We must also remember that many of these sagas were written before Christianity arrived, or at least they often originated before then, and so they usually do not contain Christian themes, such as trying to teach a “moral”, or in describing “good” people, that have influenced much of storytelling since.
Wealth, Giving, And Receiving
There is a theme that is seen a lot in this story: the theme of possessions and wealth, of being a miser, of generosity, and of giving and receiving. These themes should not be looked at from a Christian perspective, that is, as greed, and materialism. These are themes that are commonly seen in Viking sagas and were a big part of life. In fact, the receiving and giving of possessions and wealth (in whatever form) was a big part of Viking society.

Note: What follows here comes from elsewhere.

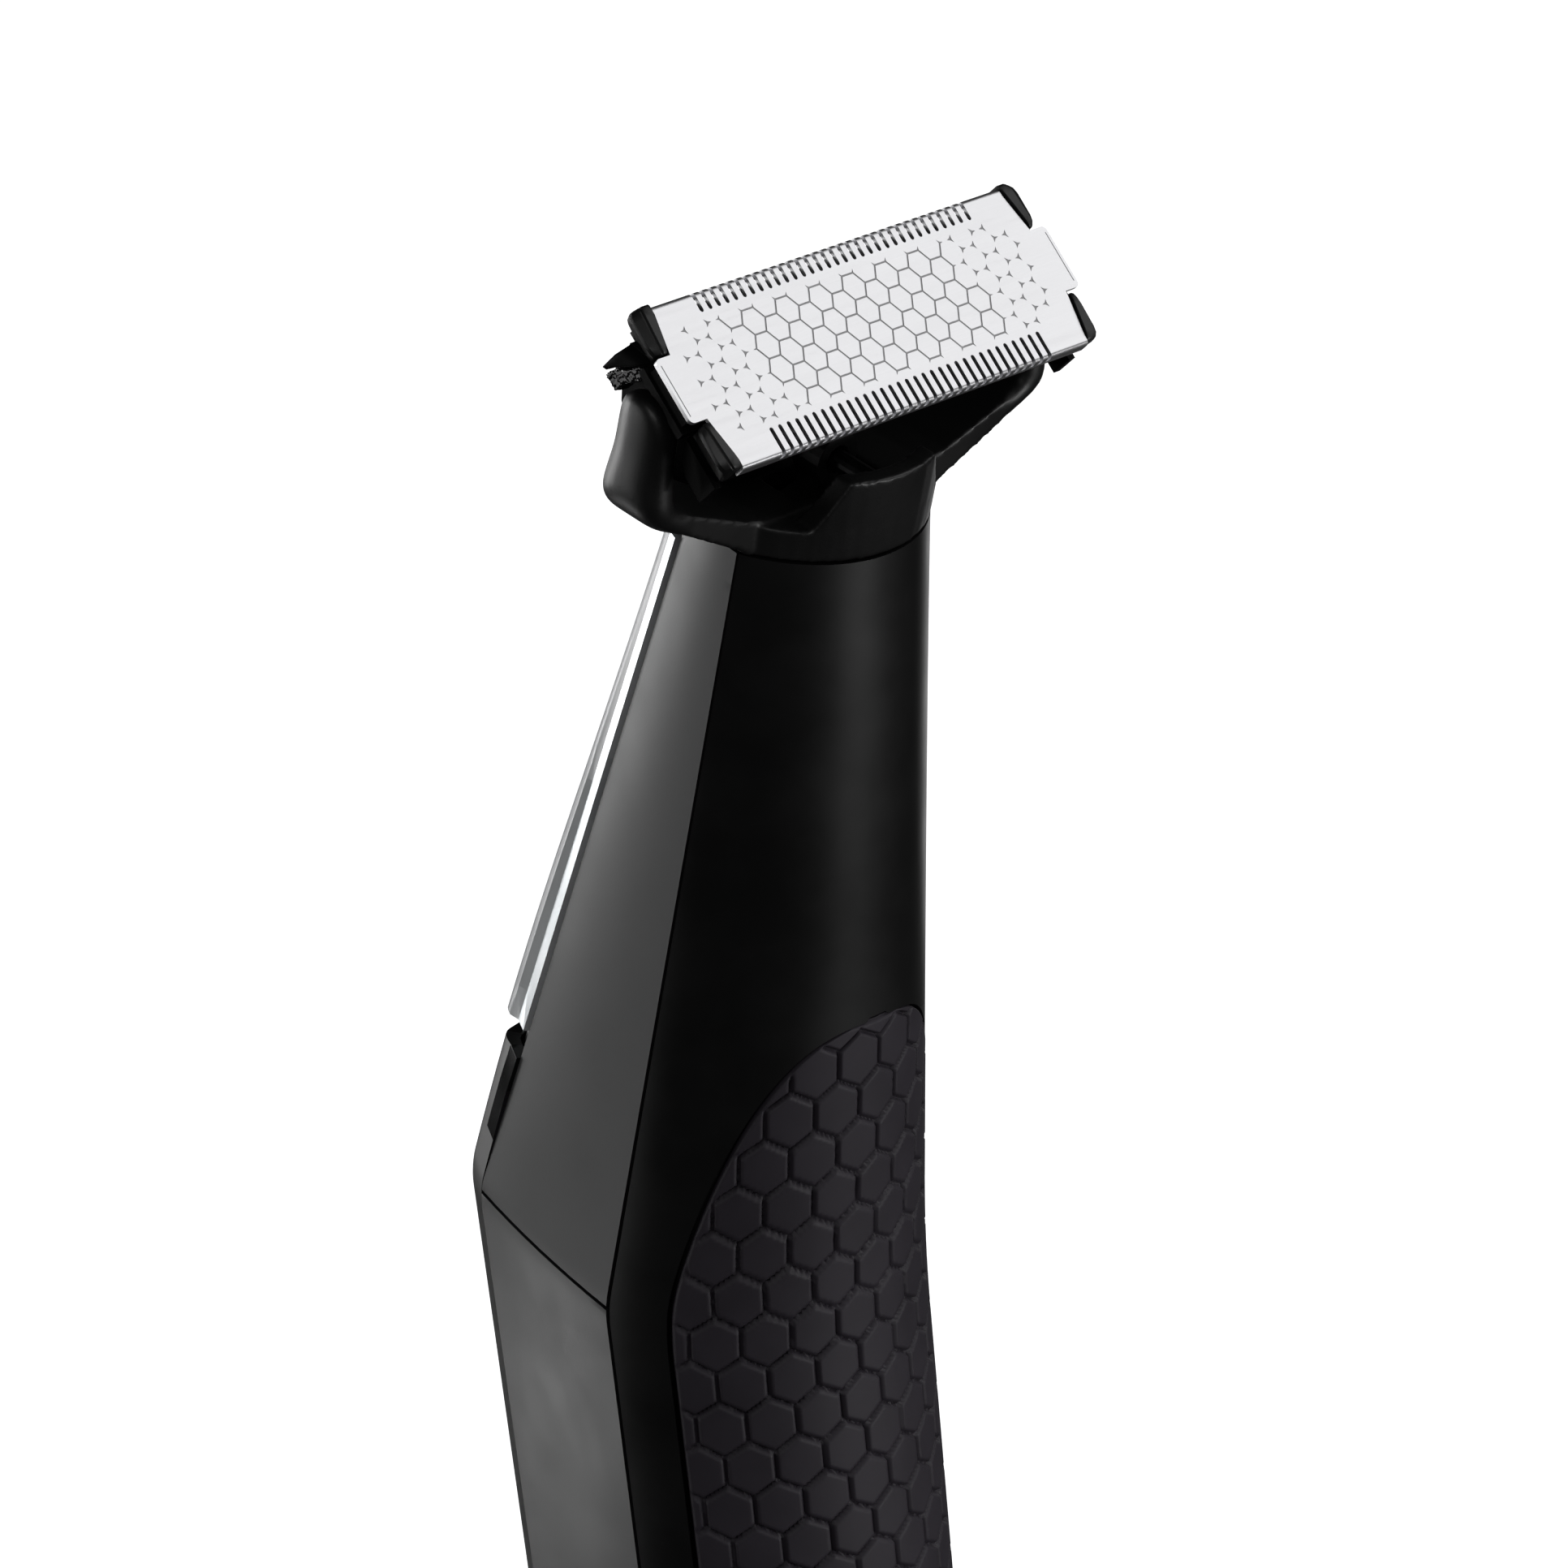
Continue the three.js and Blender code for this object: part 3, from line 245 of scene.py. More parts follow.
def round_edges(piece, radius, segments=3, angle=SHARP):
    """Rounds the edges that are sharper than an angle, and keeps flat faces flat in the shading."""
    bevel = piece.modifiers.new("bevel", "BEVEL")
    bevel.width = radius * MM
    bevel.segments = segments
    bevel.limit_method = "ANGLE"
    bevel.angle_limit = angle
    bevel.miter_outer = "MITER_ARC"
    settle(piece)
    piece.data.shade_smooth()
    piece.data.set_sharp_from_angle(angle=math.radians(60))
    weighted = piece.modifiers.new("weighted", "WEIGHTED_NORMAL")
    weighted.keep_sharp = True
    weighted.weight = 100
    return settle(piece)


def carve(piece, tool, operation="DIFFERENCE"):
    """Cuts a tool out of a piece, or joins it on, and removes the tool."""
    cutting = piece.modifiers.new("carve", "BOOLEAN")
    cutting.operation = operation
    cutting.solver = "MANIFOLD"
    cutting.object = tool
    settle(piece)
    bpy.data.objects.remove(tool)


def remake(piece, voxel):
    """Makes a piece's mesh again from small voxels."""
    remesh = piece.modifiers.new("remesh", "REMESH")
    remesh.mode = "VOXEL"
    remesh.voxel_size = voxel * MM
    settle(piece)


def grid_faces(rows, columns, first=0):
    """The quads of a grid of points, row by row."""
    faces = []
    for row in range(rows - 1):
        for column in range(columns - 1):
            corner = first + row * columns + column
            faces.append((corner, corner + 1, corner + columns + 1, corner + columns))
    return faces


def two_skins(outer, inner):
    """The points and faces of two grids that face away from each other, each a list of rows."""
    outer_points = np.concatenate(outer)
    faces = grid_faces(len(outer), len(outer[0]))
    back = grid_faces(len(inner), len(inner[0]), len(outer_points))
    faces += [tuple(reversed(face)) for face in back]
    return np.concatenate([outer_points, np.concatenate(inner)]), faces


def sheet(name, outer, inner, finish):
    """A closed thin solid between two grids of points, each a list of rows."""
    rows = len(outer)
    columns = len(outer[0])
    half = rows * columns
    points, faces = two_skins(outer, inner)
    rim = list(range(columns))
    rim += [row * columns + columns - 1 for row in range(1, rows)]
    rim += [(rows - 1) * columns + column for column in range(columns - 2, -1, -1)]
    rim += [row * columns for row in range(rows - 2, 0, -1)]
    for here, after in zip(rim, rim[1:] + rim[:1]):
        faces.append((after, here, here + half, after + half))
    return build(name, points, faces, finish)


def loft(name, rings, finish, local=part_frame):
    """A solid drawn over rings of equally many points, and capped at both ends."""
    count = len(rings[0])
    points = np.concatenate(rings)
    faces = []
    for here in range(0, len(points) - count, count):
        beyond = here + count
        for k in range(count):
            after = (k + 1) % count
            faces.append((here + k, here + after, beyond + after, beyond + k))
    faces.append(tuple(reversed(range(count))))
    faces.append(tuple(range(len(points) - count, len(points))))
    return build(name, points, faces, finish, local)


def cad_copy(name, node, finish, radius):
    """A CAD node's shape with its flat faces merged and its edges rounded."""
    mesh = frame["nodes"][node].data.copy()
    shape = bmesh.new()
    shape.from_mesh(mesh)
    bmesh.ops.remove_doubles(shape, verts=shape.verts, dist=0.001 * MM)
    bmesh.ops.dissolve_limit(shape, angle_limit=math.radians(0.8), verts=shape.verts, edges=shape.edges)
    shape.to_mesh(mesh)
    shape.free()
    if mesh.has_custom_normals:
        mesh.attributes.remove(mesh.attributes["custom_normal"])
    piece = in_scene(name, mesh)
    paint(piece, finish)
    if radius:
        round_edges(piece, radius, 2)
    else:
        soften(piece)
    return piece


def attach(piece, body, slot, *nodes):
    """Puts a piece on its body, in place of its CAD nodes."""
    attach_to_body(piece, body)
    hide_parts(*nodes)


# ---- the handle's surface

GAP = 0.3
WALL = 2
HANDLE_LENGTH = 90
NECK_LENGTH = 57.7
TOTAL_LENGTH = NECK_LENGTH + HANDLE_LENGTH
BASE_TAPER = 0.9
BEND_Z = 87
BEND_SLOPE_FRONT = 0.35
BEND_SLOPE_BACK = 0.12
SIDE_CROWN = 0.35
FRONT_SOFTNESS = 1.4  # half length of the round bend at the front, and at the middle of the back
BACK_SOFTNESS = 7


class Section:
    """The handle's outline at one place: a back arc, flat sides, two bevels and a crowned front."""

    def __init__(self, back_y, back_radius, parting, edge, shoulder, front_y):
        self.back_y = back_y
        self.back_radius = back_radius
        self.parting = parting
        self.edge = edge
        self.shoulder = shoulder
        self.front_y = front_y

    def scaled(self, share):
        return Section(
            self.back_y * share, self.back_radius * share, self.parting,
            (self.edge[0] * share, self.edge[1] * share),
            (self.shoulder[0] * share, self.shoulder[1] * share), self.front_y * share)


neck_section = Section(0, 10.8, math.radians(29.4), (7.8, -0.9), (7.1, -2.7), -3.5)
bend_section = Section(1.3, 14.35, math.radians(7), (11.3, -12.3), (9.4, -15.2), -16.1)
base_section = bend_section.scaled(BASE_TAPER)
BEND_PARTING_Y = bend_section.back_y + bend_section.back_radius * math.sin(bend_section.parting)


def stack(x, y, z):
    """Points from their coordinates, each a number or an array."""
    x, y, z = np.broadcast_arrays(np.asarray(x, float), y, z)
    return np.stack([x, y, z], axis=-1)


def on_handle(pick, length):
    """Where outline points lie, at a distance in millimetres from the head seam along the handle.

    pick gives x and y in a section. The bend is a crease, softened most at the middle of the back.
    """
    neck_xy = pick(neck_section)
    bend_xy = pick(bend_section)
    base_xy = pick(base_section)
    slope = np.where(np.asarray(bend_xy[1]) < BEND_PARTING_Y, BEND_SLOPE_FRONT, BEND_SLOPE_BACK)
    at_neck = neck_frame.out(stack(neck_xy[0], neck_xy[1], 0.0))
    at_bend = stack(bend_xy[0], bend_xy[1], BEND_Z - slope * (bend_xy[1] - BEND_PARTING_Y))
    at_base = stack(base_xy[0], base_xy[1], 0.0)
    above = (at_bend - at_neck) / NECK_LENGTH
    below = (at_base - at_bend) / HANDLE_LENGTH
    past = length - NECK_LENGTH
    depth = np.clip((np.asarray(bend_xy[1]) - BEND_PARTING_Y) / 12, 0, 1)[..., None]
    softness = FRONT_SOFTNESS + (BACK_SOFTNESS - FRONT_SOFTNESS) * depth
    cut = np.maximum(softness - abs(past), 0)
    return at_bend + (above if past < 0 else below) * past + (below - above) * cut**2 / (4 * softness)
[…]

It was common for people, for example, to “give” their children (a form of ‘wealth’) to other people to be raised which, in turn, required something in return (usually a faithfulness). Kings and Vikings gave gold, swords, and other possessions to their men to guarantee their faithfulness as well and they were often praised for it. In short, the receiving and giving of possessions and wealth formed a bond between people during the Viking era. As a result, being a miser or a generous persons was looked at very seriously. In fact, many Viking accounts make specific mention if someone was a miser or generous, and this would be one of the qualities most remembered by people. Odin, in many tales when he walked upon the earth, often would test people by how generous they were. If they did not do this well then they were often punished. The fact that this figured prominently in the accounts of Odin, a main god of the Norse, shows its importance.